(Dataset excerpt)
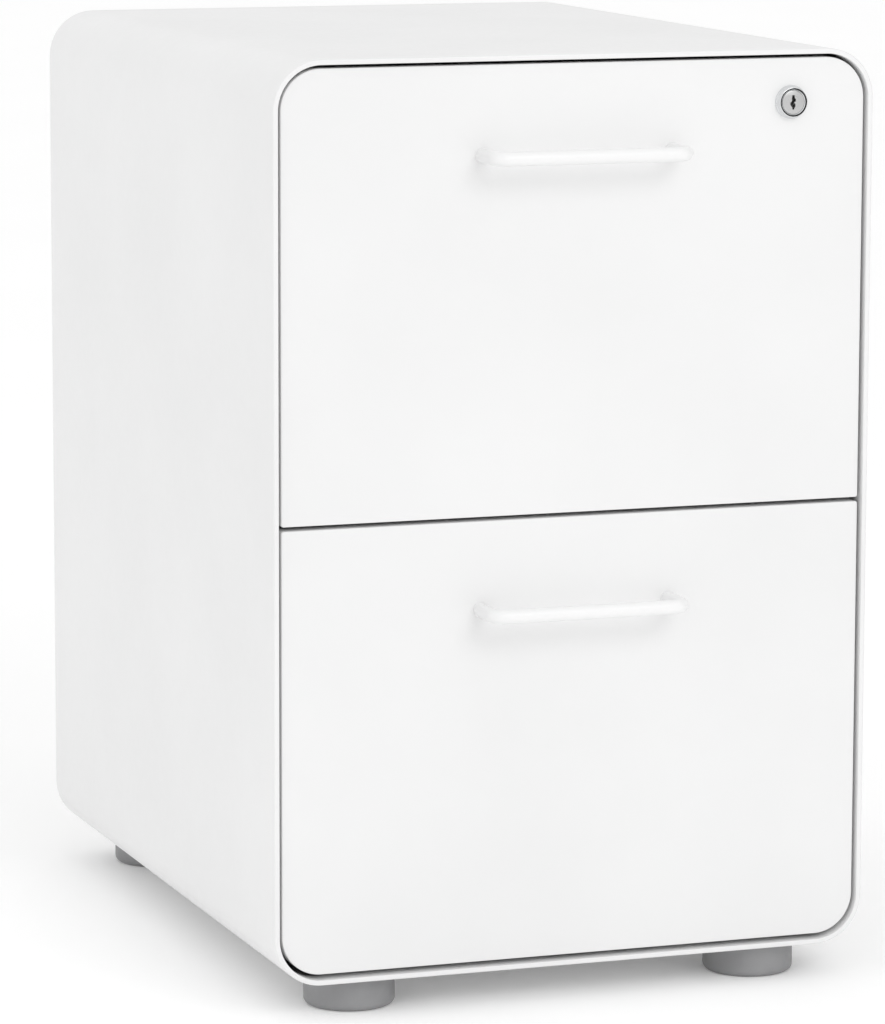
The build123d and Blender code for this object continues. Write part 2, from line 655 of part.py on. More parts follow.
def make_lock_bar():
    """The sliding bar: a strip with a lug for each drawer and a slotted arm for the cam pin."""
    y_span = (BAR_FRONT, BAR_FRONT + BAR_SHEET)
    pin_z = LOCK_Z - BAR_STROKE / 2
    arm_top = pin_z + ARM_HALF_HEIGHT
    bar = block((BAR_INNER_X, BAR_OUTER_X), y_span, (BAR_BOTTOM, arm_top))
    bar += block((LOCK_X, BAR_OUTER_X), y_span, (pin_z - ARM_HALF_HEIGHT, arm_top))
    slot_x = (LOCK_X + ARM_SLOT_START, LOCK_X + PIN_CRANK + PIN_RADIUS + ARM_SLOT_END_PLAY)
    slot_y = (BAR_FRONT - OVERCUT, BAR_FRONT + BAR_SHEET + OVERCUT)
    slot_half = PIN_RADIUS + ARM_SLOT_SIDE_PLAY
    bar -= block(slot_x, slot_y, (pin_z - slot_half, pin_z + slot_half))
    for z_base in DRAWERS.values():
        lug_top = z_base + CATCH_RISE - LUG_BELOW_CATCH
        bar += block((CATCH_INNER_X, BAR_OUTER_X), y_span, (lug_top - LUG_HEIGHT, lug_top))
    nodes["lock_bar"] = bar
    nodes["lock_bar_guides"] = group(make_guide(CASE_BOTTOM + rise) for rise in GUIDE_RISES)


def make_guide(z):
    """A staple round the lock bar, seated on the upright."""
    play = GUIDE_PLAY
    wall = GUIDE_PLAY + GUIDE_SHEET
    top = GUIDE_HALF_HEIGHT
    outer_x = (BAR_INNER_X - wall, BAR_OUTER_X + wall)
    outer = block(outer_x, (BAR_FRONT - wall, UPRIGHT_FRONT), (z - top, z + top))
    inside_x = (BAR_INNER_X - play, BAR_OUTER_X + play)
    inside_y = (BAR_FRONT - play, UPRIGHT_FRONT - GUIDE_SHEET)
    return outer - block(inside_x, inside_y, (z - top - OVERCUT, z + top + OVERCUT))


def keyway_outline():
    """The keyway: a tall slot with two side steps."""
    slot = Rectangle(KEYWAY_WIDTH, KEYWAY_HEIGHT)
    step = Rectangle(KEYWAY_WIDTH, KEYWAY_HEIGHT / 4)
    slot += Pos(KEYWAY_WIDTH * 0.7, KEYWAY_HEIGHT / 6) * step
    slot += Pos(-KEYWAY_WIDTH * 0.7, -KEYWAY_HEIGHT / 6) * step
    return Pos(LOCK_X, LOCK_Z) * slot


def lock_rod(radius, y_low, y_high):
    """A round rod on the lock's axis."""
    return rod_y(radius, LOCK_X, LOCK_Z, y_low, y_high)


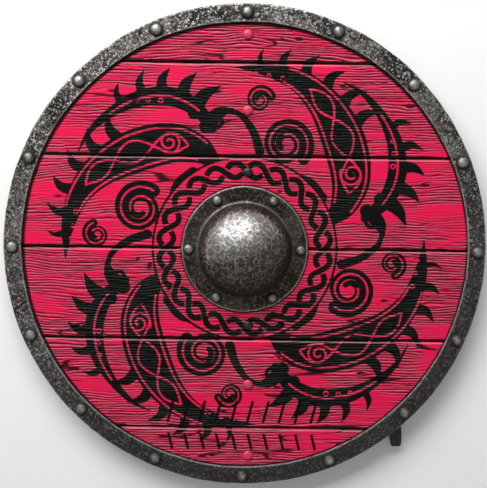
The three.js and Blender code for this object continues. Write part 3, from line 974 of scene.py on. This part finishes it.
def band(sizes, material):
    """The hammered steel band, a little uneven along its edges."""
    obj = spun(band_profile(), 900, ring=True)
    co = points_of(obj) / MM
    radius, turns = from_axis(co), steps_round(co, LATTICE)
    wander = 0.35 * noise(turns * 0.25, radius * 0, 41) + 0.2 * noise(turns, radius * 0, 42)
    at_wall = smooth_step(RIM_RADIUS - 4, RIM_RADIUS, radius)
    at_lip = smooth_step(BAND_INNER + 3.7, BAND_INNER + 0.2, radius)
    grown = radius + wander * np.maximum(at_wall, at_lip) - 0.3 * at_wall
    co[:, :2] *= (grown / radius)[:, None]
    set_points(obj, co * MM)

    def outside(p):
        face, back, wall = RIM_HIGH[2] - 1.5, RIM_LOW[2] + 1.5, RIM_RADIUS - 1.5
        return (p[:, 2] > face) | (p[:, 2] < back) | (from_axis(p) > wall)

    fall = hammered(obj, sizes.dent, sizes.dent_depth, 51, outside)
    # Painted shade, put in as black scale, darkens the lower right, and the two edges are rubbed, the inner
    # lip with a painted highlight as well
    painted_lower_shade = 0.88 * smooth_step(0.75, -0.7, (0.85 * co[:, 1] - 0.3 * co[:, 0]) / RIM_RADIUS)
    # Rubbed inner lip with a painted highlight, weaker towards the lower right
    rubbed_and_lit_lip = smooth_step(BAND_INNER + 1.3, BAND_INNER + 0.3, radius) * (0.5 - 0.2 * painted_lower_shade)
    wall_edge = smooth_step(RIM_RADIUS - 1.6, RIM_RADIUS - 0.3, radius) * 0.25
    # The scale mask here is painted shade towards the lower right and round the rivet heads, with some real
    # scale
    scale = np.maximum(painted_lower_shade, 0.8 * round_heads(co, RIM_RIVETS, BAND_RIVET["head"]))
    store(obj, dent=fall, wear=np.maximum(rubbed_and_lit_lip, wall_edge), scale=scale, polish=0 * radius)
    finish_piece(obj, "edge_band", material, "rim_steel", "rim")


def boss_profile():
    """The boss's section from its crown out to its flange and back underneath."""
    springing = FLANGE_FACE + DOME_FILLET
    rise = BOSS_HIGH[2] - springing
    inner, fillet = DOME_RADIUS - SHEET, DOME_FILLET + SHEET

    def sweep(radius, bend):
        turns = [math.pi / 2 * i / 4 for i in range(1, 5)]
        return [(radius + bend * (1 - math.cos(t)), springing - bend * math.sin(t)) for t in turns]

    flange, under = FLANGE_RADIUS, FLANGE_FACE - SHEET
    edge = [(flange - 0.9, FLANGE_FACE), (flange - 0.25, FLANGE_FACE - 0.25)]
    edge += [(flange, FLANGE_FACE - 0.9), (flange, under)]
    outside = quarter_arc(DOME_RADIUS, rise, springing, 52) + sweep(DOME_RADIUS, DOME_FILLET)
    outside += evenly([outside[-1], edge[0]], 1.7)[1:] + edge[1:]
    below = evenly([edge[-1], sweep(inner, fillet)[-1]], 5.0)[1:] + sweep(inner, fillet)[-2::-1]
    return outside + below + quarter_arc(inner, rise - SHEET, springing, 24)[::-1]


def boss(sizes, material):
    """The raised iron dome and its flange, planished all over."""
    obj = spun(boss_profile(), 168)
    fall = hammered(obj, sizes.dent * 1.6, sizes.dent_depth, 61)
    co = points_of(obj) / MM
    radius = from_axis(co)
    wander = 0.4 * noise(steps_round(co, 64), radius * 0, 62)
    edge = smooth_step(FLANGE_RADIUS - 6, FLANGE_RADIUS, radius)
    co[:, :2] *= (1 + (wander - 0.3) * edge / radius.clip(1))[:, None]
    set_points(obj, co * MM)

    # Height up the shield, leaning to the left, towards the light: below, painted shade is put in as thick
    # black scale, and above, a painted highlight
    up = co[:, 1] - 0.35 * co[:, 0]
    on_dome = smooth_step(DOME_RADIUS + 5, DOME_RADIUS + 1, radius)
    flange_edge = 0.6 * smooth_step(FLANGE_RADIUS - 1.4, FLANGE_RADIUS - 0.6, radius)
    # Painted highlight along the dome's foot, on the side towards the light
    painted_highlight_foot = smooth_step(1.6, 0.4, np.abs(radius - DOME_RADIUS - 1.4)) * smooth_step(-8, 30, up)
    # Painted shade in the dome's foot, strongest on the side away from the light
    foot = smooth_step(40, 51, radius) * on_dome * (0.2 + 0.78 * smooth_step(34, -6, up))
    shaded = 0.7 * smooth_step(-2, -46, up) * on_dome
    scale_and_shade_by_heads = 0.75 * round_heads(co, BOSS_RIVETS, FLANGE_RIVET["head"])
    # Painted highlight: the dome's crown turns paler on its side towards the light
    crown = smooth_step(56, 44, radius) * (0.22 + 0.78 * smooth_step(-26, 30, up))
    # The scale mask here is painted shade at the foot, on the lower side and round the heads, with some
    # real scale
    scale = np.max([foot, shaded, scale_and_shade_by_heads], axis=0)
    store(obj, dent=fall, wear=np.maximum(flange_edge, 0.2 * painted_highlight_foot), scale=scale, polish=crown)
    finish_piece(obj, "boss_dome", material, "boss_iron", "boss")


def fastener(head, height, shank, end):
    """A domed fastener's section: its head above height 0, then its shank and its end."""
    dome = quarter_arc(head, height * 0.88, height * 0.12, 9)
    return dome + [(head * 0.99, 0.15), (head * 0.96, 0), (shank, 0)] + evenly(end, 30)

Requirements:
Every record should be given again exactly.

Exercise solution:
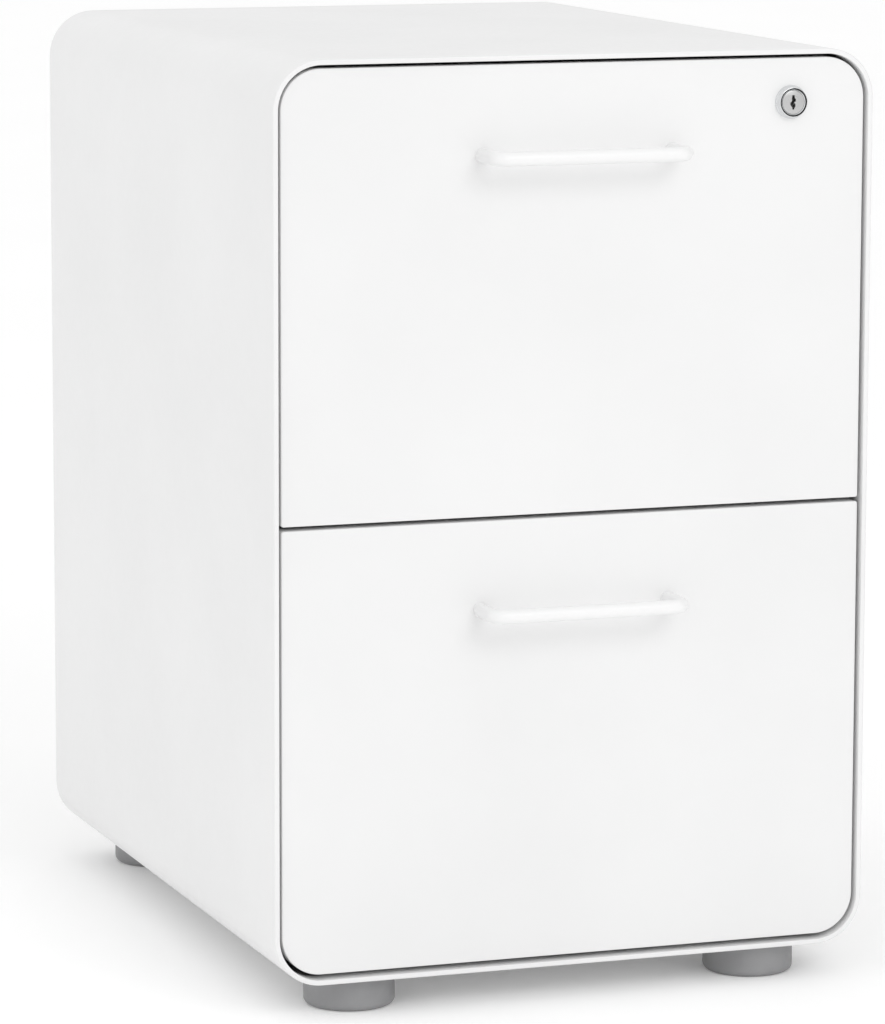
The build123d and Blender code for this object continues. Write part 2, from line 655 of part.py on. More parts follow.
def make_lock_bar():
    """The sliding bar: a strip with a lug for each drawer and a slotted arm for the cam pin."""
    y_span = (BAR_FRONT, BAR_FRONT + BAR_SHEET)
    pin_z = LOCK_Z - BAR_STROKE / 2
    arm_top = pin_z + ARM_HALF_HEIGHT
    bar = block((BAR_INNER_X, BAR_OUTER_X), y_span, (BAR_BOTTOM, arm_top))
    bar += block((LOCK_X, BAR_OUTER_X), y_span, (pin_z - ARM_HALF_HEIGHT, arm_top))
    slot_x = (LOCK_X + ARM_SLOT_START, LOCK_X + PIN_CRANK + PIN_RADIUS + ARM_SLOT_END_PLAY)
    slot_y = (BAR_FRONT - OVERCUT, BAR_FRONT + BAR_SHEET + OVERCUT)
    slot_half = PIN_RADIUS + ARM_SLOT_SIDE_PLAY
    bar -= block(slot_x, slot_y, (pin_z - slot_half, pin_z + slot_half))
    for z_base in DRAWERS.values():
        lug_top = z_base + CATCH_RISE - LUG_BELOW_CATCH
        bar += block((CATCH_INNER_X, BAR_OUTER_X), y_span, (lug_top - LUG_HEIGHT, lug_top))
    nodes["lock_bar"] = bar
    nodes["lock_bar_guides"] = group(make_guide(CASE_BOTTOM + rise) for rise in GUIDE_RISES)


def make_guide(z):
    """A staple round the lock bar, seated on the upright."""
    play = GUIDE_PLAY
    wall = GUIDE_PLAY + GUIDE_SHEET
    top = GUIDE_HALF_HEIGHT
    outer_x = (BAR_INNER_X - wall, BAR_OUTER_X + wall)
    outer = block(outer_x, (BAR_FRONT - wall, UPRIGHT_FRONT), (z - top, z + top))
    inside_x = (BAR_INNER_X - play, BAR_OUTER_X + play)
    inside_y = (BAR_FRONT - play, UPRIGHT_FRONT - GUIDE_SHEET)
    return outer - block(inside_x, inside_y, (z - top - OVERCUT, z + top + OVERCUT))


def keyway_outline():
    """The keyway: a tall slot with two side steps."""
    slot = Rectangle(KEYWAY_WIDTH, KEYWAY_HEIGHT)
    step = Rectangle(KEYWAY_WIDTH, KEYWAY_HEIGHT / 4)
    slot += Pos(KEYWAY_WIDTH * 0.7, KEYWAY_HEIGHT / 6) * step
    slot += Pos(-KEYWAY_WIDTH * 0.7, -KEYWAY_HEIGHT / 6) * step
    return Pos(LOCK_X, LOCK_Z) * slot


def lock_rod(radius, y_low, y_high):
    """A round rod on the lock's axis."""
    return rod_y(radius, LOCK_X, LOCK_Z, y_low, y_high)


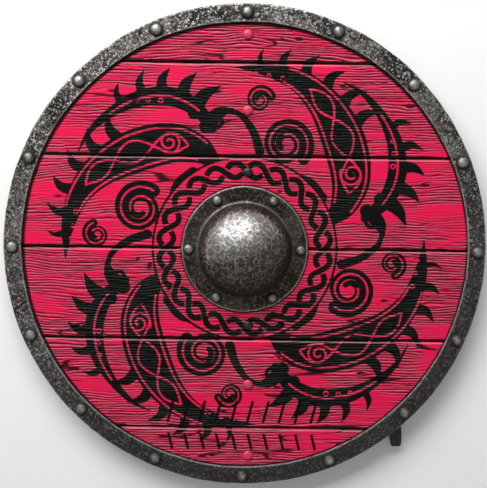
The three.js and Blender code for this object continues. Write part 3, from line 974 of scene.py on. This part finishes it.
def band(sizes, material):
    """The hammered steel band, a little uneven along its edges."""
    obj = spun(band_profile(), 900, ring=True)
    co = points_of(obj) / MM
    radius, turns = from_axis(co), steps_round(co, LATTICE)
    wander = 0.35 * noise(turns * 0.25, radius * 0, 41) + 0.2 * noise(turns, radius * 0, 42)
    at_wall = smooth_step(RIM_RADIUS - 4, RIM_RADIUS, radius)
    at_lip = smooth_step(BAND_INNER + 3.7, BAND_INNER + 0.2, radius)
    grown = radius + wander * np.maximum(at_wall, at_lip) - 0.3 * at_wall
    co[:, :2] *= (grown / radius)[:, None]
    set_points(obj, co * MM)

    def outside(p):
        face, back, wall = RIM_HIGH[2] - 1.5, RIM_LOW[2] + 1.5, RIM_RADIUS - 1.5
        return (p[:, 2] > face) | (p[:, 2] < back) | (from_axis(p) > wall)

    fall = hammered(obj, sizes.dent, sizes.dent_depth, 51, outside)
    # Painted shade, put in as black scale, darkens the lower right, and the two edges are rubbed, the inner
    # lip with a painted highlight as well
    painted_lower_shade = 0.88 * smooth_step(0.75, -0.7, (0.85 * co[:, 1] - 0.3 * co[:, 0]) / RIM_RADIUS)
    # Rubbed inner lip with a painted highlight, weaker towards the lower right
    rubbed_and_lit_lip = smooth_step(BAND_INNER + 1.3, BAND_INNER + 0.3, radius) * (0.5 - 0.2 * painted_lower_shade)
    wall_edge = smooth_step(RIM_RADIUS - 1.6, RIM_RADIUS - 0.3, radius) * 0.25
    # The scale mask here is painted shade towards the lower right and round the rivet heads, with some real
    # scale
    scale = np.maximum(painted_lower_shade, 0.8 * round_heads(co, RIM_RIVETS, BAND_RIVET["head"]))
    store(obj, dent=fall, wear=np.maximum(rubbed_and_lit_lip, wall_edge), scale=scale, polish=0 * radius)
    finish_piece(obj, "edge_band", material, "rim_steel", "rim")


def boss_profile():
    """The boss's section from its crown out to its flange and back underneath."""
    springing = FLANGE_FACE + DOME_FILLET
    rise = BOSS_HIGH[2] - springing
    inner, fillet = DOME_RADIUS - SHEET, DOME_FILLET + SHEET

    def sweep(radius, bend):
        turns = [math.pi / 2 * i / 4 for i in range(1, 5)]
        return [(radius + bend * (1 - math.cos(t)), springing - bend * math.sin(t)) for t in turns]

    flange, under = FLANGE_RADIUS, FLANGE_FACE - SHEET
    edge = [(flange - 0.9, FLANGE_FACE), (flange - 0.25, FLANGE_FACE - 0.25)]
    edge += [(flange, FLANGE_FACE - 0.9), (flange, under)]
    outside = quarter_arc(DOME_RADIUS, rise, springing, 52) + sweep(DOME_RADIUS, DOME_FILLET)
    outside += evenly([outside[-1], edge[0]], 1.7)[1:] + edge[1:]
    below = evenly([edge[-1], sweep(inner, fillet)[-1]], 5.0)[1:] + sweep(inner, fillet)[-2::-1]
    return outside + below + quarter_arc(inner, rise - SHEET, springing, 24)[::-1]


def boss(sizes, material):
    """The raised iron dome and its flange, planished all over."""
    obj = spun(boss_profile(), 168)
    fall = hammered(obj, sizes.dent * 1.6, sizes.dent_depth, 61)
    co = points_of(obj) / MM
    radius = from_axis(co)
    wander = 0.4 * noise(steps_round(co, 64), radius * 0, 62)
    edge = smooth_step(FLANGE_RADIUS - 6, FLANGE_RADIUS, radius)
    co[:, :2] *= (1 + (wander - 0.3) * edge / radius.clip(1))[:, None]
    set_points(obj, co * MM)

    # Height up the shield, leaning to the left, towards the light: below, painted shade is put in as thick
    # black scale, and above, a painted highlight
    up = co[:, 1] - 0.35 * co[:, 0]
    on_dome = smooth_step(DOME_RADIUS + 5, DOME_RADIUS + 1, radius)
    flange_edge = 0.6 * smooth_step(FLANGE_RADIUS - 1.4, FLANGE_RADIUS - 0.6, radius)
    # Painted highlight along the dome's foot, on the side towards the light
    painted_highlight_foot = smooth_step(1.6, 0.4, np.abs(radius - DOME_RADIUS - 1.4)) * smooth_step(-8, 30, up)
    # Painted shade in the dome's foot, strongest on the side away from the light
    foot = smooth_step(40, 51, radius) * on_dome * (0.2 + 0.78 * smooth_step(34, -6, up))
    shaded = 0.7 * smooth_step(-2, -46, up) * on_dome
    scale_and_shade_by_heads = 0.75 * round_heads(co, BOSS_RIVETS, FLANGE_RIVET["head"])
    # Painted highlight: the dome's crown turns paler on its side towards the light
    crown = smooth_step(56, 44, radius) * (0.22 + 0.78 * smooth_step(-26, 30, up))
    # The scale mask here is painted shade at the foot, on the lower side and round the heads, with some
    # real scale
    scale = np.max([foot, shaded, scale_and_shade_by_heads], axis=0)
    store(obj, dent=fall, wear=np.maximum(flange_edge, 0.2 * painted_highlight_foot), scale=scale, polish=crown)
    finish_piece(obj, "boss_dome", material, "boss_iron", "boss")


def fastener(head, height, shank, end):
    """A domed fastener's section: its head above height 0, then its shank and its end."""
    dome = quarter_arc(head, height * 0.88, height * 0.12, 9)
    return dome + [(head * 0.99, 0.15), (head * 0.96, 0), (shank, 0)] + evenly(end, 30)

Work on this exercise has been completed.